▼
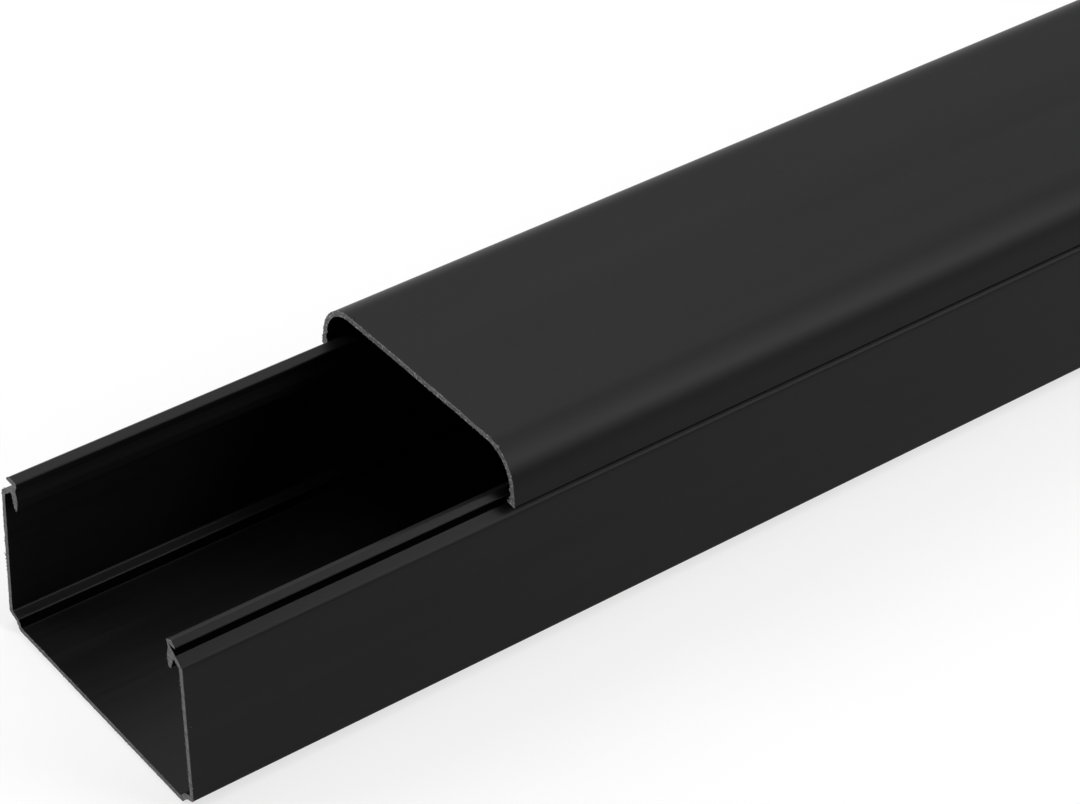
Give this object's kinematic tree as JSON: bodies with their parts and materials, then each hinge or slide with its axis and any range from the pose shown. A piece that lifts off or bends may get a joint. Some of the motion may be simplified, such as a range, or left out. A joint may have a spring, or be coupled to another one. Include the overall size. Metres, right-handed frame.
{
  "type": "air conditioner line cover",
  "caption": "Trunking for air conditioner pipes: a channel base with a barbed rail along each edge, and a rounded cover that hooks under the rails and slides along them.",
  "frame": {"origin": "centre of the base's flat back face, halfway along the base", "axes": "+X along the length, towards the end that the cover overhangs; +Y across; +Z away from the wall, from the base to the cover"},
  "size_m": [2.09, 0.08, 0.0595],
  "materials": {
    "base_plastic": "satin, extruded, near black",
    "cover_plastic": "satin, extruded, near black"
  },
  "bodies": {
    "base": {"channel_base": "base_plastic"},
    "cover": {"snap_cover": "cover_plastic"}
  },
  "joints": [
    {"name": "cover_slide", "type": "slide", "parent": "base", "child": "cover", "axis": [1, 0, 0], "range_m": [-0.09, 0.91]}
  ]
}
▲
▼
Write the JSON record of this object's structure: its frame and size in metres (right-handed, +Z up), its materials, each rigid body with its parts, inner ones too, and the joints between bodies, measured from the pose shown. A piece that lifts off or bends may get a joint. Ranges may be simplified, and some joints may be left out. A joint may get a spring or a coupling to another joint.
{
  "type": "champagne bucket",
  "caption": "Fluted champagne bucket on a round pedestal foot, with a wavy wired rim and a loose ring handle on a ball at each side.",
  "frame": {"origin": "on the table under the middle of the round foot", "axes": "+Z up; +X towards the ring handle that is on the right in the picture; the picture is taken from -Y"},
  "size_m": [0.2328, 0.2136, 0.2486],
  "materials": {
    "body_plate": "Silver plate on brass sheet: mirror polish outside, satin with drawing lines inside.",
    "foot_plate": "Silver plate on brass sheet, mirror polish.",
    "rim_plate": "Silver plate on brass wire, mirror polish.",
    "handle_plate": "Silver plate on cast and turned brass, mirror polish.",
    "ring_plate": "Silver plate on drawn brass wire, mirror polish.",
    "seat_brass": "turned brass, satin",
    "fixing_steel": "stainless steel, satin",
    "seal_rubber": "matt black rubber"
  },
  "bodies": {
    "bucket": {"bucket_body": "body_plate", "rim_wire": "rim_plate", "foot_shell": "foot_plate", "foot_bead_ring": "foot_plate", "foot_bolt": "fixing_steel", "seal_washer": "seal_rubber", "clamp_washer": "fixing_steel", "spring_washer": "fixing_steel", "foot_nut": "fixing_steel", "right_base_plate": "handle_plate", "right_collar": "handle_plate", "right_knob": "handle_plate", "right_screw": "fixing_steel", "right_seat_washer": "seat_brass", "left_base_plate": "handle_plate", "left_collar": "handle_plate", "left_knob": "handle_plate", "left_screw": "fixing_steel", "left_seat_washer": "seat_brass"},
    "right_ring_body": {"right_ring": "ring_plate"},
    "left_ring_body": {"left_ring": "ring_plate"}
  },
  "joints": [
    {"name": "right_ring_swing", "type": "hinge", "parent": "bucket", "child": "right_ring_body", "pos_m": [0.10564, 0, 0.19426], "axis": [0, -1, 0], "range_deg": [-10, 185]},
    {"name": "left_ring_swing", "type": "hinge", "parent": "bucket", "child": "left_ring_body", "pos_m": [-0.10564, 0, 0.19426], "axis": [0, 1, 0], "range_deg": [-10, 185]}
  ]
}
▲
Task directions » Extract from the data every line where "each" shows up.

Written response »
Give this object's kinematic tree as JSON: bodies with their parts and materials, then each hinge or slide with its axis and any range from the pose shown. A piece that lifts off or bends may get a joint. Some of the motion may be simplified, such as a range, or left out. A joint may have a spring, or be coupled to another one. Include the overall size. Metres, right-handed frame.
  "caption": "Trunking for air conditioner pipes: a channel base with a barbed rail along each edge, and a rounded cover that hooks under the rails and slides along them.",
Write the JSON record of this object's structure: its frame and size in metres (right-handed, +Z up), its materials, each rigid body with its parts, inner ones too, and the joints between bodies, measured from the pose shown. A piece that lifts off or bends may get a joint. Ranges may be simplified, and some joints may be left out. A joint may get a spring or a coupling to another joint.
  "caption": "Fluted champagne bucket on a round pedestal foot, with a wavy wired rim and a loose ring handle on a ball at each side.",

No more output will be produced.